Dr Andrzej Kilian founded Diversity Arrays in 2001. What started out slowly, has grown to a large organisation with over 60 employees and over 2,500 clients across 70 different countries.
As a spinoff from private not-for-profit, Diversity Arrays received initial funding through the Commonwealth’s Biotechnology Innovation Fund Project.
The ACT Government played an early role in Diversity Array’s journey too, by matching federal funding with $200,000 to help them start.
Diversity Arrays came to life when Dr Kilian invented a process for rapidly genotyping any organism without the need for previous DNA sequence information.
Dr Kilian said this meant they could take the DNA from any microorganism, plant or animal to analyse many fragments of DNA. Essentially his invention could generate genome profiles based on thousands or even millions of DNA fragments and generate more data, faster and more cost effectively than ever before.
“When we started 20 years ago, any kind of DNA sequencing was very expensive. Diversity Arrays was transformative at the time, and it reduced the cost significantly. We primarily worked in agriculture, but as we evolved, our services became more diverse too,” Dr Kilian said.
“Now we have three domains to our business, laboratory services, software development and data analytics. We were producing all this data, but we had to come up with a way to process all this knowledge and make it available in a way our clients could understand and put it to best use. That’s when the software arm of our business developed.”
In 2018, Diversity Arrays received matched funding of $1.2 million from the ACT Government’s Priority Investment Program (PIP).
The PIP grants foster innovation and collaboration between, industry, research institutions and universities to solve industry needs.
Working with the Australian National University (ANU) and University of Canberra (UC), Diversity Arrays invested about $3 million to help bring a new arm of software to life in a platform then known as EcoKDDart.
They combined DNA sequencing with a host of ecological data that was being published in academic journals, but not stored securely for longer term usage and in a more meaningful way to help industries relying on such research.
“The PIP grant helped us develop the software and analytical tools with ANU and UC for an ecological data management system,” Dr Kilian said.
“We already had a data management system for breeding and agriculture, but ecology had very different needs. By integrating the two systems it’s allowed us to answer questions we didn’t even know we could ask.”

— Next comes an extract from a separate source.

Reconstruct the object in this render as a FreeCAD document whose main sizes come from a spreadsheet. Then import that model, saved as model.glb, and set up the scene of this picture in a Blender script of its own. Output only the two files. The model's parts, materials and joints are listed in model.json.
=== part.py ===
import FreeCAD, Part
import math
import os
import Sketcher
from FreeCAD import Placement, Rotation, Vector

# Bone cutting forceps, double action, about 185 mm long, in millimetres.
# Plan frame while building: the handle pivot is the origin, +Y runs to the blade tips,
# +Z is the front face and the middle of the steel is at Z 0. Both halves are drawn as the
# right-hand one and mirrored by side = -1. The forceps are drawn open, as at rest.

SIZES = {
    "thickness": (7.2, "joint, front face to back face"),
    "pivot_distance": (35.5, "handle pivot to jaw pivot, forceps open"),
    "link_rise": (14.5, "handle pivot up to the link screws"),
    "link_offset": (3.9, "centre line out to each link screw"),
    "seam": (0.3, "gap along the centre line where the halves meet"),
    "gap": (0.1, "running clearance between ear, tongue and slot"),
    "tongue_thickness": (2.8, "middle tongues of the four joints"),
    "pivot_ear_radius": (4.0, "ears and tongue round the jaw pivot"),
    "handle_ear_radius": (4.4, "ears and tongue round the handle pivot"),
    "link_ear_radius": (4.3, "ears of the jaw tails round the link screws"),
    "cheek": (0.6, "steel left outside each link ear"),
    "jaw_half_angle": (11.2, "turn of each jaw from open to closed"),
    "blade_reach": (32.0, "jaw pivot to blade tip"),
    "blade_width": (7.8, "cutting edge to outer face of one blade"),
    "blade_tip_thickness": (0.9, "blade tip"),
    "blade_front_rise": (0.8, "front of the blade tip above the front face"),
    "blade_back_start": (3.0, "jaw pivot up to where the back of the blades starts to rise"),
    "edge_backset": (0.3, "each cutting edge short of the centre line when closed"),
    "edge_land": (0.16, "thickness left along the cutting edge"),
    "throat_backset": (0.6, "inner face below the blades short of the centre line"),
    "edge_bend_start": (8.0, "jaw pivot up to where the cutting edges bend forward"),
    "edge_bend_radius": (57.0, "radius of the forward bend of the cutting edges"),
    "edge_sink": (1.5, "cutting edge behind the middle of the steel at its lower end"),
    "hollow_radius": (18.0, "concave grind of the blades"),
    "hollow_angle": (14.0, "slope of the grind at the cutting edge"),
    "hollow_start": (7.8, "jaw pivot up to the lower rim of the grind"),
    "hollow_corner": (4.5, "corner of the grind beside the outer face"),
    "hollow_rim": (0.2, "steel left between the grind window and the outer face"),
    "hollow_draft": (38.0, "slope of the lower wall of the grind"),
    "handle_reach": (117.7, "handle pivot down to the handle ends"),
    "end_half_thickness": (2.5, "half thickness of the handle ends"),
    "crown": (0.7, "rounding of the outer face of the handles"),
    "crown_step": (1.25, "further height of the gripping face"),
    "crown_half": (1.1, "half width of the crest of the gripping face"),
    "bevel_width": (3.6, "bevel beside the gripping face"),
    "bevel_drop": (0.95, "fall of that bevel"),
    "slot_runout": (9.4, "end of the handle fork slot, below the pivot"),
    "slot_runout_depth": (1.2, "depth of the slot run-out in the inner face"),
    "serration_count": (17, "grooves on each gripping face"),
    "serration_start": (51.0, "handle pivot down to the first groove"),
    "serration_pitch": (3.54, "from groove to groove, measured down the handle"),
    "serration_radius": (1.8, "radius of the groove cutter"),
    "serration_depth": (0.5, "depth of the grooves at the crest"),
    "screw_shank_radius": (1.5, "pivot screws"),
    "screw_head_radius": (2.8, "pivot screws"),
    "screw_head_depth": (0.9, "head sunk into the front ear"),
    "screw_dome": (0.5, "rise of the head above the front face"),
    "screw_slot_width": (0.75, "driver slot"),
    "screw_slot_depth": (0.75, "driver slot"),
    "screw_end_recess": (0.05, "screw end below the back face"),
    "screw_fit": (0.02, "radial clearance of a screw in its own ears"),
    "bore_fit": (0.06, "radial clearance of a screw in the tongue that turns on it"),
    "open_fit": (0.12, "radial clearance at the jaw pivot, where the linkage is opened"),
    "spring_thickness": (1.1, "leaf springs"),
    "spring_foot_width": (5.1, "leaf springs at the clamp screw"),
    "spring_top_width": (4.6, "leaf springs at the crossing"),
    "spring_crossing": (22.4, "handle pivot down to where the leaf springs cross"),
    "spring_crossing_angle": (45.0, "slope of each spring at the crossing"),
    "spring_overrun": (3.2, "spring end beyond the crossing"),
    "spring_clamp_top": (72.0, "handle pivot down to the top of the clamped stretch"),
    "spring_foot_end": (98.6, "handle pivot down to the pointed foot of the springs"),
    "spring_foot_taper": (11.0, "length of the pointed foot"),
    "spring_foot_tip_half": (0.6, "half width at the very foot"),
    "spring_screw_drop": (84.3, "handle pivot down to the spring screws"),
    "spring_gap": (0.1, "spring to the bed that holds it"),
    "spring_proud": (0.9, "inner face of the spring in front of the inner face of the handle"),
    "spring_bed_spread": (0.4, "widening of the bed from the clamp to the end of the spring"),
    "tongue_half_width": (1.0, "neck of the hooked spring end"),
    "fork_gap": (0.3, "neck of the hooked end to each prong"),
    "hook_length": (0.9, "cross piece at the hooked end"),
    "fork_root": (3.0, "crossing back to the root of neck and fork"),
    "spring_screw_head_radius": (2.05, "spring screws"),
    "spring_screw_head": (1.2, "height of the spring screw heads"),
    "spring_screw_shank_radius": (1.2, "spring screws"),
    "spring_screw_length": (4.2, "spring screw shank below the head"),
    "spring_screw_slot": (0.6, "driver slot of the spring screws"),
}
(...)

Dr Kilian said the evolution of EcoKDDart was in progress and would be launched later this year or early in 2024. Known as Ecologue, it will combine the three parts of their business – lab, software development and data analytics – into one integrated platform.

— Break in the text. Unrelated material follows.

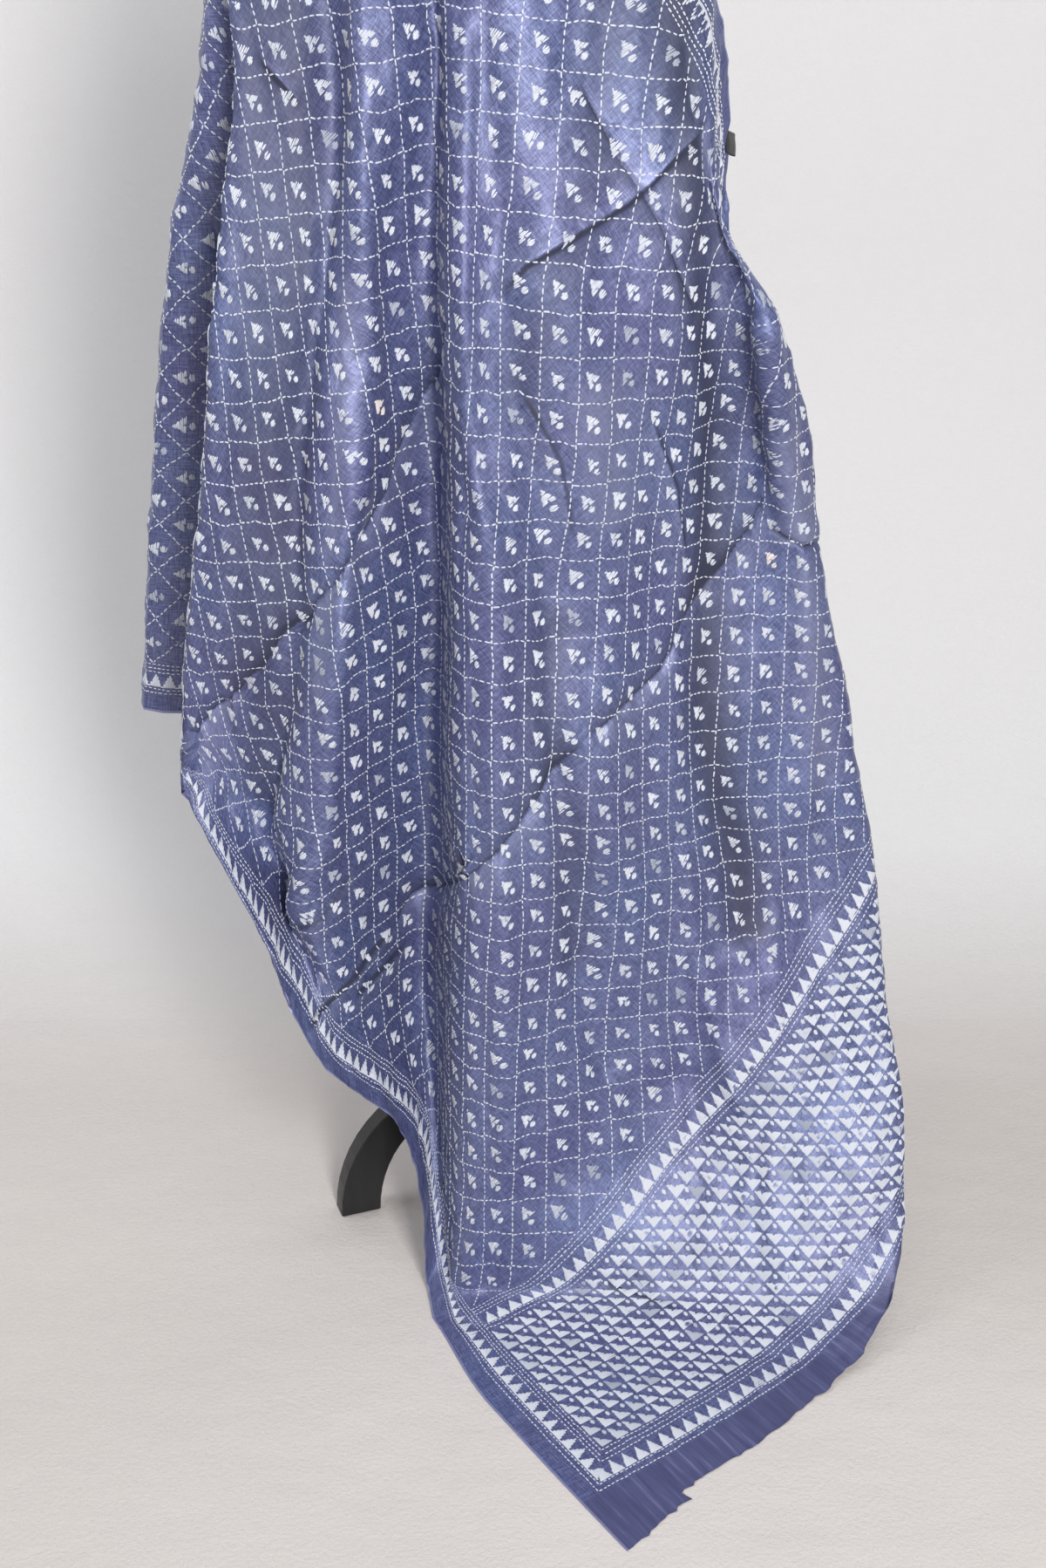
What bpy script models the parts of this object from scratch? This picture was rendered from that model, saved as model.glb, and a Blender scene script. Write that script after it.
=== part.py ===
"""A silk dupatta hung corner down on a plain black dress stand. Metres, +Z up, the front faces -Y.

The cloth is one rectangle. It comes off the shoulder cap on the bias: its lowest corner lies on the
floor in front, the right side is turned under, and the left side folds back under itself in one pleat,
goes round the stand and hangs straight behind it.
"""

import math

import bmesh
import bpy
import numpy as np
from mathutils import Vector

# The cloth, flat. s runs along the length from the lower end, t across it from the left selvedge.
CLOTH_LENGTH = 2.20
CLOTH_WIDTH = 1.00
CLOTH_THICK = 0.0015
CELL = 0.0338  # one square of the stitched lattice, which is laid at 45 degrees to the edges
CENTRE_Q = 0.190  # the middle column of the lattice, measured across the bias from the low corner
HANG = 0.285  # bias cloth height less its height above the floor, where it hangs plumb
ROOT2 = math.sqrt(2.0)

# The low corner on the floor and the way its two edges run from it.
CORNER_X = 0.083
CORNER_Y = -0.320
FLOOR_END = 0.24  # bias height up to which the cloth lies on the floor
FLOOR_Z = CLOTH_THICK / 2

# The label folded over the right selvedge.
LABEL_WIDE = 0.010
LABEL_LONG = 0.017
LABEL_THICK = 0.0012

# The stand.
POLE_X = 0.010
POLE_Y = 0.195
POLE_RADIUS = 0.013
POLE_TOP = 1.300
HUB_RADIUS = 0.030
HUB_LOW = 0.070
HUB_HIGH = 0.165
LEG_ANGLES = (200.0, 320.0, 80.0)
LEG_REACH = 0.205
LEG_THICK = 0.022
LEG_FOOT = 0.040
CAP_CENTRE = (-0.030, 0.190, 1.310)
CAP_HALF = (0.174, 0.091, 0.078)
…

Ecologue will allow farmers, breeders, scientists and ecologists to improve the viability of their farms, quality of their yields and the value of their research.
“Practically, it means we generate large volume of genetic data from a small piece of a leaf, a single grain, small biopsy or hair sample. Alongside historical data on crop performance, weather, soil and biodiversity in the area, we get data we’ve never had before,” Dr Kilian said.

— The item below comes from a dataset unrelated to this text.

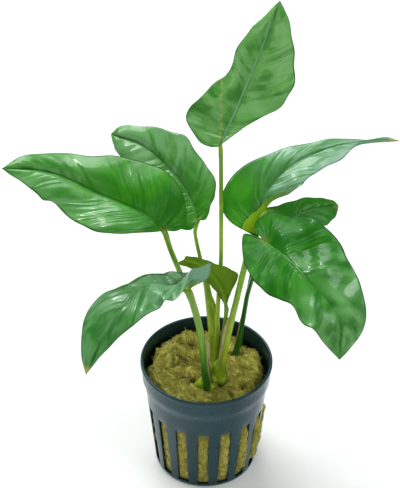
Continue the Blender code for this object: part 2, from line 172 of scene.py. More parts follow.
# route, radius at the rhizome, radius at the blade
STEMS = {
    "top": (
        (
            (3.2, -4.3, 50), (3.9, -2.5, 62), (4.5, 2.5, 84.5), (5.2, 4.5, 102), (4.9, 6, 129.5),
            (4.4, 7.3, 154),
        ),
        1.0,
        0.8,
    ),
    "left": (
        (
            (1.0, -7.8, 50.2), (-3.4, -9, 82), (-10.5, -11.5, 108), (-14.6, -13, 122),
            (-16.4, -14.2, 130.4),
        ),
        1.2,
        1.05,
    ),
    "back_left": (
        (
            (4.2, -0.8, 50.2), (2.3, 3, 70), (-0.4, 8, 87), (-3.1, 10.5, 99), (-5.2, 12.2, 110),
            (-4.6, 12.4, 114.6),
        ),
        1.4,
        0.7,
    ),
    "right": (
        (
            (5.6, -6.6, 50), (7.9, -5.6, 66.5), (10.3, -4.6, 81.5), (12.4, -3.4, 93),
            (14.9, -1.2, 106), (16.7, 1.8, 110.5), (18.2, 6.2, 111.6),
        ),
        1.3,
        1.2,
    ),
    "back_right": (
        (
            (14.4, 14, 50.2), (15.1, 12, 65), (16.5, 9.5, 81), (18.3, 7, 97), (22.1, 3.2, 115.6),
        ),
        0.9,
        0.75,
    ),
    "front_right": (
        (
            (12.6, 9.6, 50.2), (14.6, 7.5, 66), (16.3, 4.5, 85), (18.6, 1.4, 99),
            (21.2, -3.6, 117.5),
        ),
        1.1,
        0.85,
    ),
    "front_left": (
        (
            (0.2, -11.6, 50), (-0.9, -12.5, 59), (-2.3, -14.5, 78), (-5, -17, 94.6),
            (-7.4, -19.4, 105.6),
        ),
        1.5,
        1.4,
    ),
    "young": (((6.9, -2.8, 50.4), (6.6, -3, 67), (7.6, -3.8, 81.5), (7.7, -4, 84.5)), 1.0, 0.8),
}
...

“It allows farms to select new varieties of crops and adapt them to meet future changing global weather patterns and climate change, produce better yields and improve food security and sustainability.
“The impacts are huge. We’re seeing modern genetic research and technology, and big data help deliver better economic, social, agricultural and environmental outcomes for the planet.”
Dr Kilian became an “accidental entrepreneur” through failure to commercialise his invention over 22 years ago.
“I didn’t want this technology to fall under exclusive rights with a multinational corporation. I wanted this technology to be available to for everyone,” he said.
“I believe it can help provide a solution to our planet’s greatest needs, climate change, food security, sustainability and nutrition. We need a new food production and cropping system for the world that’s more sustainable and moves away from mono-cropping. One that reduces chemical intervention, but still meets the world’s food needs and is sustainable for our planet.”
The ACT Government’s PIP grant is currently open and close 31 October 2023.